It’s a plane…it’s a bird…actually, it’s flying hamburgers. Drone delivery is making its way to Iceland, making it the first of its kind in the world. Goods can now be ordered online and delivered at a much faster rate than by traditional delivery trucks, which can take more time due to traffic gridlocks or long travel routes.
The on-demand drone delivery service in Iceland is an innovation of Flytrex, an Israeli drone engineering company that has spent years perfecting the mechanics of drones. Partnered with AHA, an Icelandic based eCommerce company, the innovative delivery service works by using a hexacopter to deliver merchandise across large bays.
Flytrex doesn’t make drones; instead they are dedicated to refining the system of how they operate. CEO of AHA, Maron Kristófersson claims the goal of their partnership with Flytrex is to help local stores compete with eCommerce stores. With this technology, you can get anything from local stores within 60 minutes or less. This creates faster service from local shops.
A perfect pair
Maron explains, “We are working with [Flytrex] on the drone front. There are a lot of companies doing deliveries by drones, but Flytrex took a very different approach than the others, in the sense that they are not focused on building a drone; instead they focus on aviation safety and the system to control automated flight of drones.” There are many factors to consider with this implementation, weather conditions being a key concern in Iceland. There is a lot to learn about Icelandic weather and this has a considerable affect on how drones operate. Currently, the drones can handle very strong winds except on the landing spots—they need to chose their landing locations in carefully shielded areas—which presents a kink to resolve.. “We have weather stations at both locations, we use wind meters and we test weather conditions all around the city to learn about various spots,” says Maron. However, once the drones are flying, they can handle a substantial amount of high wind, so the cargo is secure when in flight.
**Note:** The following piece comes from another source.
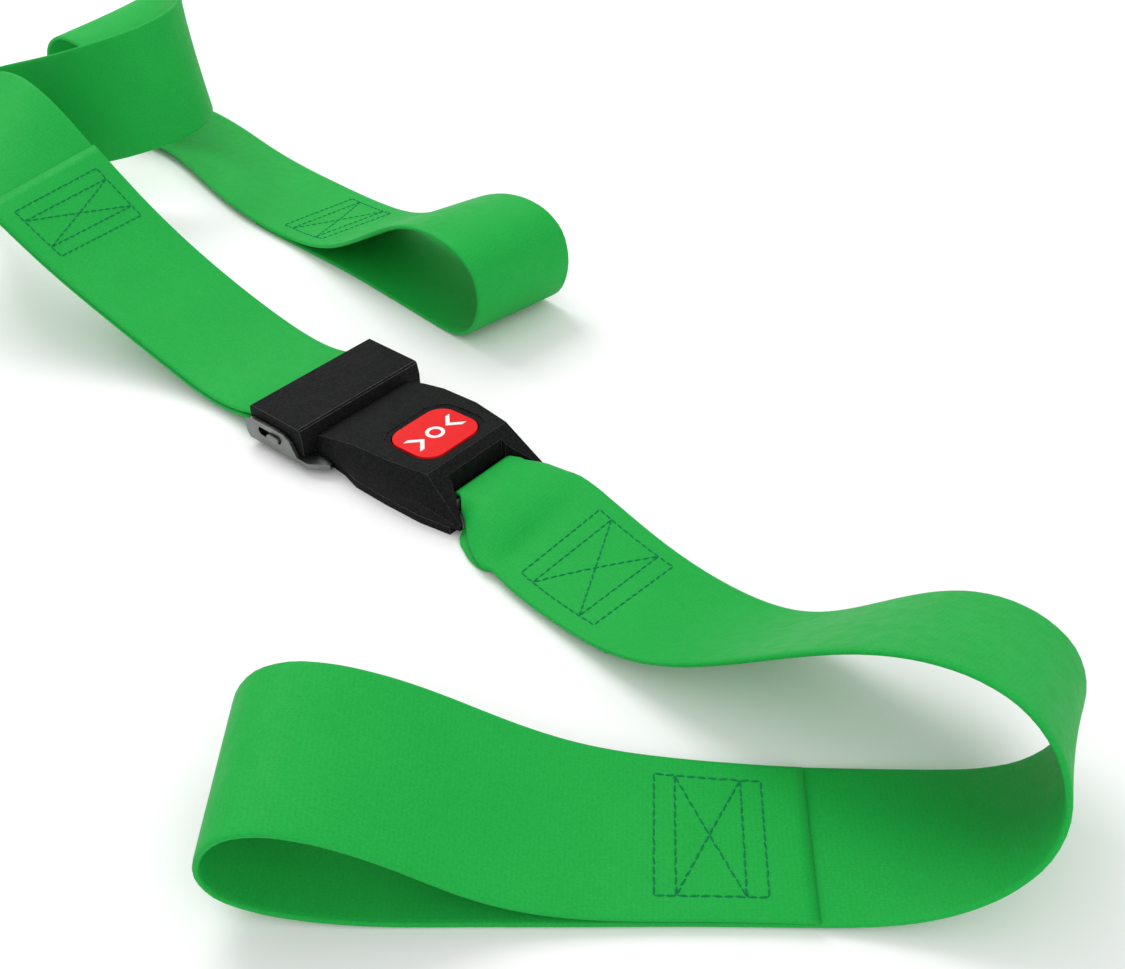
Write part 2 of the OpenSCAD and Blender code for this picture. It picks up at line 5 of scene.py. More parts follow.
import bmesh
import bpy
import numpy as np
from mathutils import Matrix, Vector


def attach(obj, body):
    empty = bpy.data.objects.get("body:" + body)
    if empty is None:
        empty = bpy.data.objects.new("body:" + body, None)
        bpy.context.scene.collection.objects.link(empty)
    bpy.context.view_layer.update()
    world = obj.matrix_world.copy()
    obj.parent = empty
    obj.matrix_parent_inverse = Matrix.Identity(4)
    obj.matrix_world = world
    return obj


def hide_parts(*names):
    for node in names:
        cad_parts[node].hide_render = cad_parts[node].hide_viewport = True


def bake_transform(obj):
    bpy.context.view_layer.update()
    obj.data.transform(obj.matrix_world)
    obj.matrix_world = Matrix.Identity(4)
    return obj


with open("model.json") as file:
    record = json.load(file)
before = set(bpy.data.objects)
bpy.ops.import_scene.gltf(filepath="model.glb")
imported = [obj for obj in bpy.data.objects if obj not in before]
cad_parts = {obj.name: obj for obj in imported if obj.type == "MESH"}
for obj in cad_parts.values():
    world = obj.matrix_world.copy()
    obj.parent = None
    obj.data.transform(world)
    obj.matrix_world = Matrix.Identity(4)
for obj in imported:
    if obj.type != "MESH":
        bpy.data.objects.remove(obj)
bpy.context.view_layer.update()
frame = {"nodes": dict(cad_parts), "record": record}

NODES = frame["nodes"]
BODY_OF = {n: b for b, ns in frame["record"]["behaviour"]["bodies"].items() for n in ns}
MM = 0.001  # the routes below are in millimetres, the scene in metres

# ---------------------------------------------------------------- camera
cam_data = bpy.data.cameras.new("camera")
cam_data.lens = 41.6
cam_data.sensor_width = 36.0
cam = bpy.data.objects.new("camera", cam_data)
cam.location = (0.27935, -0.24978, 0.275)
cam.rotation_euler = (math.radians(52.0), 0.0, math.radians(39.53))
bpy.context.scene.collection.objects.link(cam)
bpy.context.scene.camera = cam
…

Flytrex is open to providing drone delivery to any commercial business that wants to expand its services. For AHA, this alliance made sense. “Flytrex will always be first in creating a commercially viable solution,” Maron says. “Right now there are more drone assemblers than there are car manufactures in the world. They aren’t concerned about what type of drone you use, as long as it’s a good drone and it’s compatible with their system.” Co-founder of Flytrex, Amit Regev, claims the company has had a welcoming experience in Iceland and he is pleased to collaborate with businesses to deliver new technology around the globe.
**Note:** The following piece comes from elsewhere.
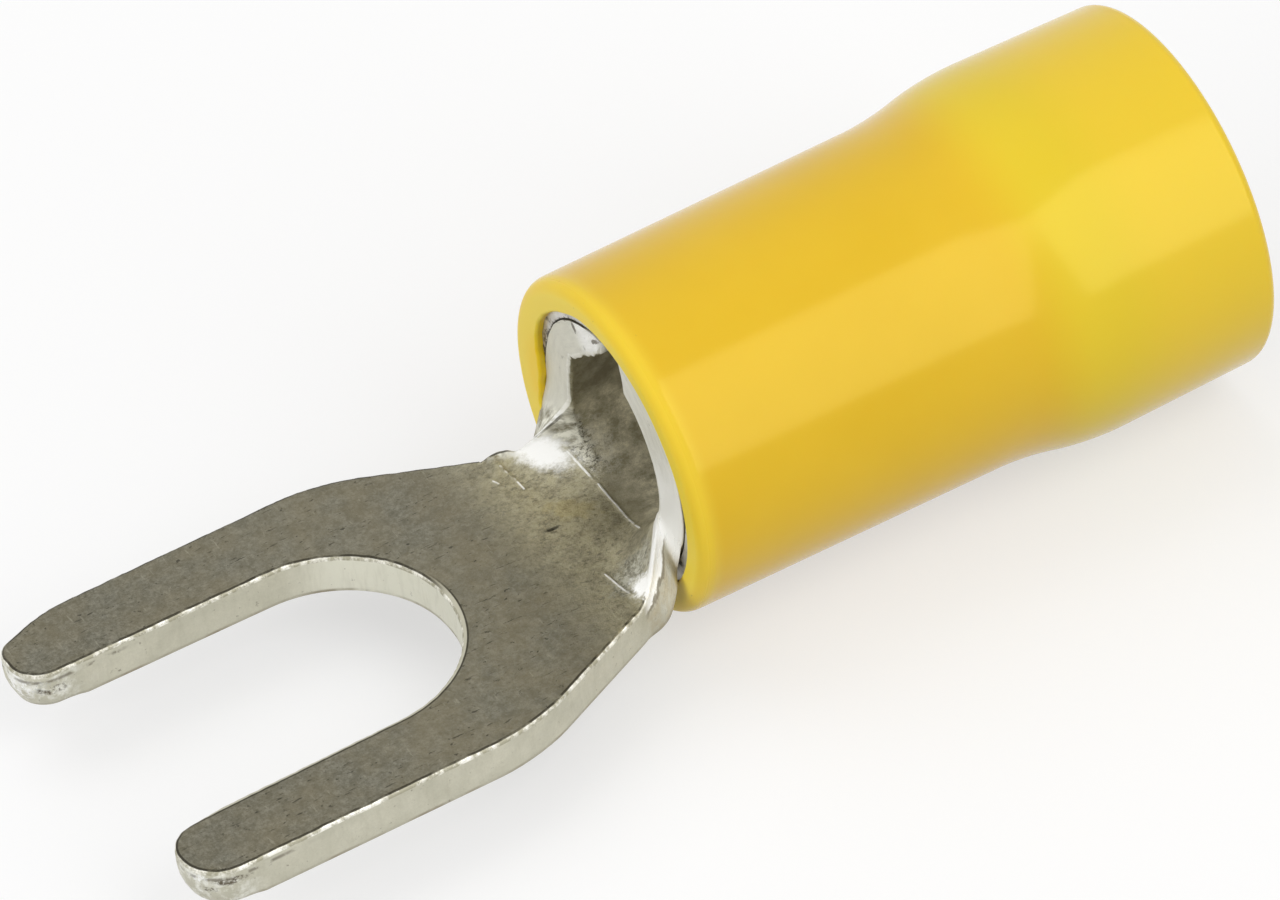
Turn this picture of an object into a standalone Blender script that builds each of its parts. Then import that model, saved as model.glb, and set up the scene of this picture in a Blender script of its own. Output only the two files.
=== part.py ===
"""Insulated fork terminal for a wire of 4 to 6 mm2 and an M5 stud.

Three pieces: a stamped and rolled fork, a thin metal grip sleeve round its barrel,
and the soft insulating sleeve over both. Each is drawn from the stud's centre on the
underside of the tongue: +X runs along the barrel to the wire entry, +Y across, +Z up.
Units are metres.
"""
import math

import bmesh
import bpy
from mathutils import Vector

# Sheet and tongue
SHEET = 0.00095
TOP_ROUNDING = 0.00007
UNDERSIDE_ROUNDING = 0.00002
SLOT_WIDTH = 0.0053
SLOT_FLARE = 0.0002
FORK_WIDTH = 0.00902
PRONG_REACH = 0.0056
TIP_TAPER_RUN = 0.0014
FAR_TIP_TAPER = 0.0005
FAR_TIP_OUTER_RADIUS = 0.00045
FAR_TIP_INNER_RADIUS = 0.00072
NEAR_TIP_TAPER = 0.00016
NEAR_TIP_OUTER_RADIUS = 0.0009
NEAR_TIP_INNER_RADIUS = 0.00068
TAPER_RADIUS = 0.0024
TIP_ROLL_OFF = 0.00016
TIP_ROLL_OFF_HEIGHT = 0.0006
TIP_ROLL_OFF_RUN = 0.0013

# Neck, between the tongue and the barrel
SHOULDER_REACH = 0.0022
SHOULDER_RADIUS = 0.0040
BEND_REACH = 0.0056
BARREL_REACH = 0.0069
NECK_WIDTH = 0.00456
FAR_CORNER_RADIUS = 0.0008
NEAR_CORNER_RADIUS = 0.0003
BEND_POWER = 1.8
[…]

Good things come to those who wait
As there is no set date for the official launch as of yet. First, AHA and Flytrex aim to educate the public on the safety of the drones and make sure there is absolutely no risk, as this is one of the first services of its kind in the world. Maron hopes within a year, drone delivery can be fully up and running for the general public. According to Maron, everyone is excited to see the drones in action, but after the initial awe, it quickly becomes the norm. “People have no patience to see a drone land five or six times,” he says. “Once they see it, that box is ticked and they move on to see something else.” Drone delivery is a new and fascinating concept, but like many innovative inventions and ideas, it could just turn into yet another way we think about how to shop.